**WORK TO BE COMPLETED**
Please return the full listing below without altering anything.

**DATA EXCERPT**
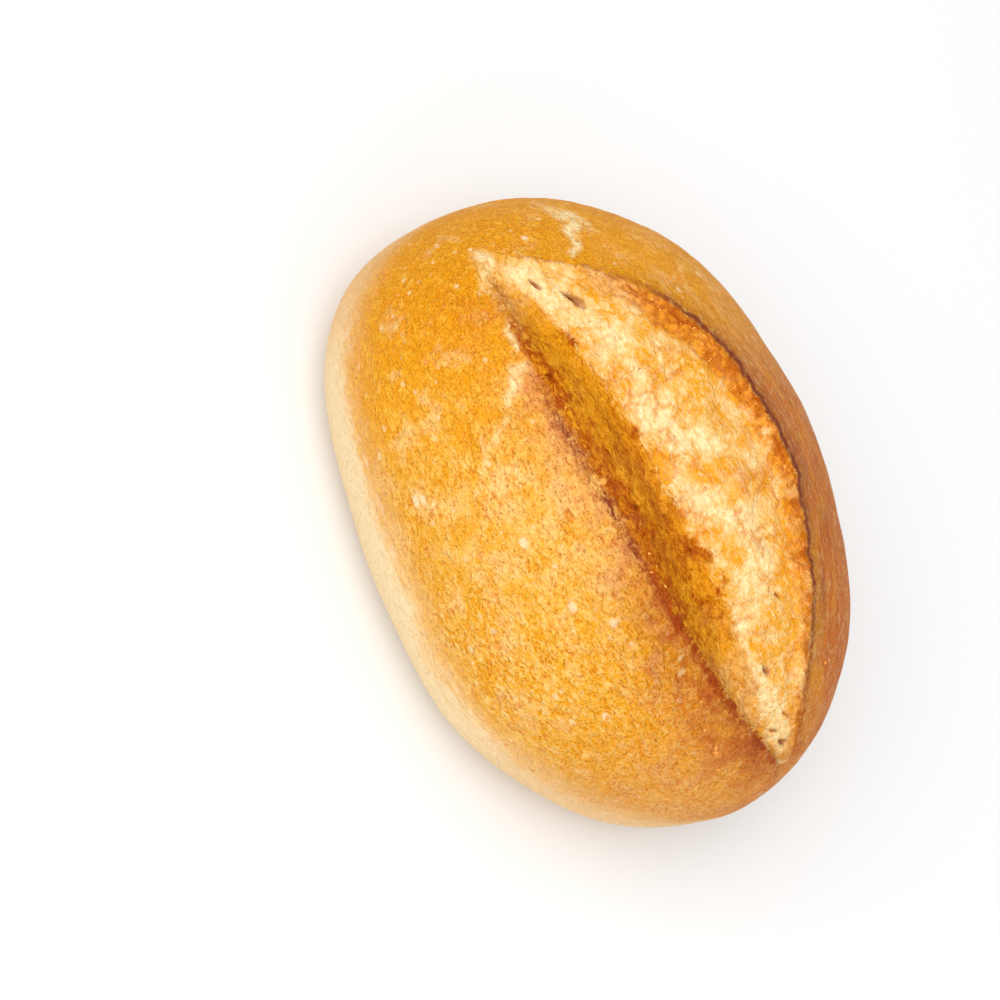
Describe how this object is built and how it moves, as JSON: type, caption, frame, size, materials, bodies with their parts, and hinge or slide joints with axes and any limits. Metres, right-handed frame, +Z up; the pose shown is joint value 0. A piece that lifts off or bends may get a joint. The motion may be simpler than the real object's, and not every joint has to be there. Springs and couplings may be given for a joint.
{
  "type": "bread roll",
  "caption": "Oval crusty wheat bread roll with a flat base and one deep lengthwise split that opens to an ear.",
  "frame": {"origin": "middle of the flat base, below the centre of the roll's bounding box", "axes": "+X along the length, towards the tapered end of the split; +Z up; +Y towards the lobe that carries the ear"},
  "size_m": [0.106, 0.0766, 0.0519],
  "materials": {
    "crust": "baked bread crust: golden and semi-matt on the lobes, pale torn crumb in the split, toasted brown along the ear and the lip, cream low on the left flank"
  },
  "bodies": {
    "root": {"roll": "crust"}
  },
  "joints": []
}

**REPLY TO THE TASK**
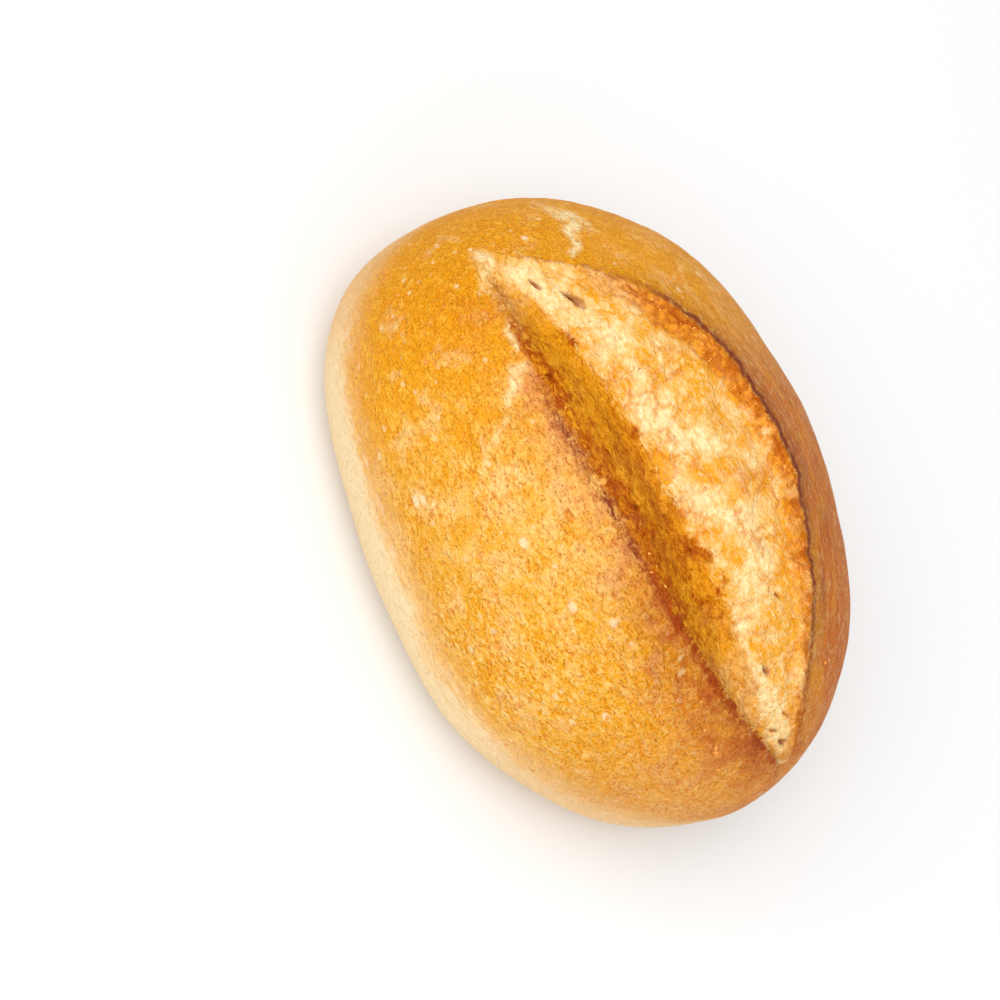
Describe how this object is built and how it moves, as JSON: type, caption, frame, size, materials, bodies with their parts, and hinge or slide joints with axes and any limits. Metres, right-handed frame, +Z up; the pose shown is joint value 0. A piece that lifts off or bends may get a joint. The motion may be simpler than the real object's, and not every joint has to be there. Springs and couplings may be given for a joint.
{
  "type": "bread roll",
  "caption": "Oval crusty wheat bread roll with a flat base and one deep lengthwise split that opens to an ear.",
  "frame": {"origin": "middle of the flat base, below the centre of the roll's bounding box", "axes": "+X along the length, towards the tapered end of the split; +Z up; +Y towards the lobe that carries the ear"},
  "size_m": [0.106, 0.0766, 0.0519],
  "materials": {
    "crust": "baked bread crust: golden and semi-matt on the lobes, pale torn crumb in the split, toasted brown along the ear and the lip, cream low on the left flank"
  },
  "bodies": {
    "root": {"roll": "crust"}
  },
  "joints": []
}